== EXERCISE DETAILS ==
Quote all of the data below exactly, please.

== DATA SHOWN ==

- - - - - - -

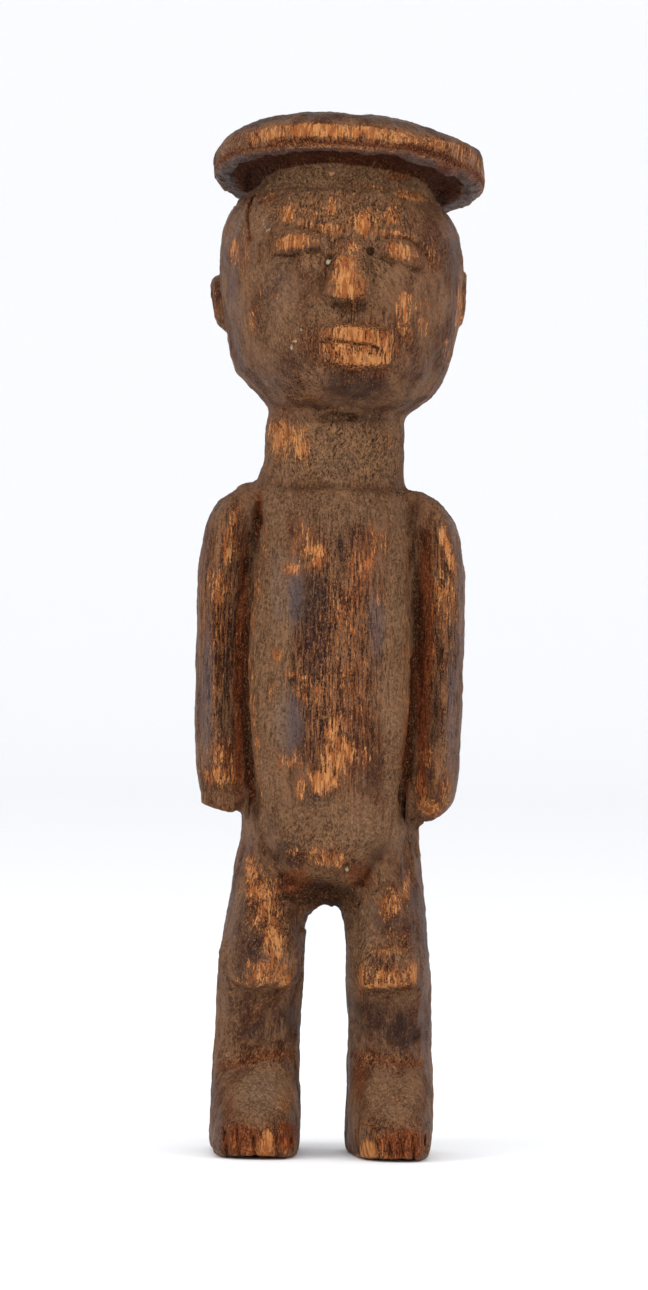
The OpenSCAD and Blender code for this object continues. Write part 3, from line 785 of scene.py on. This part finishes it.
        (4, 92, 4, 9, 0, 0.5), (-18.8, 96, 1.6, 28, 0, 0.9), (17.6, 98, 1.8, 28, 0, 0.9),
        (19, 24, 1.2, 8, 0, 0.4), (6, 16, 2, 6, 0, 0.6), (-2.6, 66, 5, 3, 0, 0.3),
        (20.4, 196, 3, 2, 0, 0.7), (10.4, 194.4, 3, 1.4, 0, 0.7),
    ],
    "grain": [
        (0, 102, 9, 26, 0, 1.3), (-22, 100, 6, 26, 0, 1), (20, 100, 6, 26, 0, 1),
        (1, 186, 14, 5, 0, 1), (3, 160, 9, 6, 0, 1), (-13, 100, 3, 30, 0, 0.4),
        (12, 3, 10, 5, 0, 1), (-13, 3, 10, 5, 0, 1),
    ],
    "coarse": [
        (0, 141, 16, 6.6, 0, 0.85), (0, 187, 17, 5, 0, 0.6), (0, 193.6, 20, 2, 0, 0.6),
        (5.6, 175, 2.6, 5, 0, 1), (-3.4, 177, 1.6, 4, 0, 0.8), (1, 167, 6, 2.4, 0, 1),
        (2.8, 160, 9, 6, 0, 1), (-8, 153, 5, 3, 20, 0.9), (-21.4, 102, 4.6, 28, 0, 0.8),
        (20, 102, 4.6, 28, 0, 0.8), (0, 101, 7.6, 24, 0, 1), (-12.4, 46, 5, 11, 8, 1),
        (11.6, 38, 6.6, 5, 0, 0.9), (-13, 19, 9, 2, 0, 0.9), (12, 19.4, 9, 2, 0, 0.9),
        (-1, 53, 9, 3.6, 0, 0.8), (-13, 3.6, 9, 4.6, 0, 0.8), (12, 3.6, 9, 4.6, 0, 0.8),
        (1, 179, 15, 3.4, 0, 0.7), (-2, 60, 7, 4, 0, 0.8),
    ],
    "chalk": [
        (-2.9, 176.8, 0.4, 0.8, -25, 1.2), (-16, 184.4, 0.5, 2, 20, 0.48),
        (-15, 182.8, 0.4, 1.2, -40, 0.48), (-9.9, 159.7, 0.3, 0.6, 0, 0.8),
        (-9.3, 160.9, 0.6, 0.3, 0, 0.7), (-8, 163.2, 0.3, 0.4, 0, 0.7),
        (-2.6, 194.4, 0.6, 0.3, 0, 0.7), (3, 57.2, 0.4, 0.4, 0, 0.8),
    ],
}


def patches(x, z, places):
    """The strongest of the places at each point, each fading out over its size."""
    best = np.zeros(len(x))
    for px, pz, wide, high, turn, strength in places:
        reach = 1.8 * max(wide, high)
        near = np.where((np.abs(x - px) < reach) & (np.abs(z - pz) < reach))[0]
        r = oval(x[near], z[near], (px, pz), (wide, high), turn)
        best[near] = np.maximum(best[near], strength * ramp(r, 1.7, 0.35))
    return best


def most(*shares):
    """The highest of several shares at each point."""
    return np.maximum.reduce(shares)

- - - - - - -

== EXERCISE OUTPUT ==
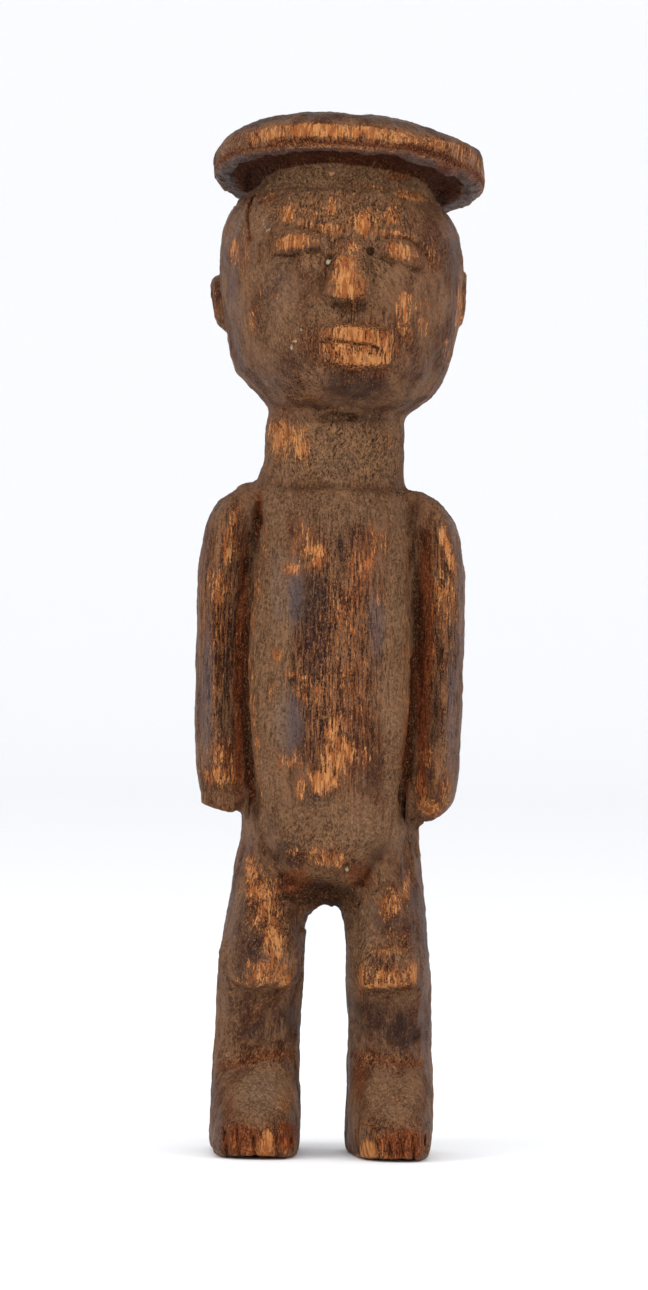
The OpenSCAD and Blender code for this object continues. Write part 3, from line 785 of scene.py on. This part finishes it.
        (4, 92, 4, 9, 0, 0.5), (-18.8, 96, 1.6, 28, 0, 0.9), (17.6, 98, 1.8, 28, 0, 0.9),
        (19, 24, 1.2, 8, 0, 0.4), (6, 16, 2, 6, 0, 0.6), (-2.6, 66, 5, 3, 0, 0.3),
        (20.4, 196, 3, 2, 0, 0.7), (10.4, 194.4, 3, 1.4, 0, 0.7),
    ],
    "grain": [
        (0, 102, 9, 26, 0, 1.3), (-22, 100, 6, 26, 0, 1), (20, 100, 6, 26, 0, 1),
        (1, 186, 14, 5, 0, 1), (3, 160, 9, 6, 0, 1), (-13, 100, 3, 30, 0, 0.4),
        (12, 3, 10, 5, 0, 1), (-13, 3, 10, 5, 0, 1),
    ],
    "coarse": [
        (0, 141, 16, 6.6, 0, 0.85), (0, 187, 17, 5, 0, 0.6), (0, 193.6, 20, 2, 0, 0.6),
        (5.6, 175, 2.6, 5, 0, 1), (-3.4, 177, 1.6, 4, 0, 0.8), (1, 167, 6, 2.4, 0, 1),
        (2.8, 160, 9, 6, 0, 1), (-8, 153, 5, 3, 20, 0.9), (-21.4, 102, 4.6, 28, 0, 0.8),
        (20, 102, 4.6, 28, 0, 0.8), (0, 101, 7.6, 24, 0, 1), (-12.4, 46, 5, 11, 8, 1),
        (11.6, 38, 6.6, 5, 0, 0.9), (-13, 19, 9, 2, 0, 0.9), (12, 19.4, 9, 2, 0, 0.9),
        (-1, 53, 9, 3.6, 0, 0.8), (-13, 3.6, 9, 4.6, 0, 0.8), (12, 3.6, 9, 4.6, 0, 0.8),
        (1, 179, 15, 3.4, 0, 0.7), (-2, 60, 7, 4, 0, 0.8),
    ],
    "chalk": [
        (-2.9, 176.8, 0.4, 0.8, -25, 1.2), (-16, 184.4, 0.5, 2, 20, 0.48),
        (-15, 182.8, 0.4, 1.2, -40, 0.48), (-9.9, 159.7, 0.3, 0.6, 0, 0.8),
        (-9.3, 160.9, 0.6, 0.3, 0, 0.7), (-8, 163.2, 0.3, 0.4, 0, 0.7),
        (-2.6, 194.4, 0.6, 0.3, 0, 0.7), (3, 57.2, 0.4, 0.4, 0, 0.8),
    ],
}


def patches(x, z, places):
    """The strongest of the places at each point, each fading out over its size."""
    best = np.zeros(len(x))
    for px, pz, wide, high, turn, strength in places:
        reach = 1.8 * max(wide, high)
        near = np.where((np.abs(x - px) < reach) & (np.abs(z - pz) < reach))[0]
        r = oval(x[near], z[near], (px, pz), (wide, high), turn)
        best[near] = np.maximum(best[near], strength * ramp(r, 1.7, 0.35))
    return best


def most(*shares):
    """The highest of several shares at each point."""
    return np.maximum.reduce(shares)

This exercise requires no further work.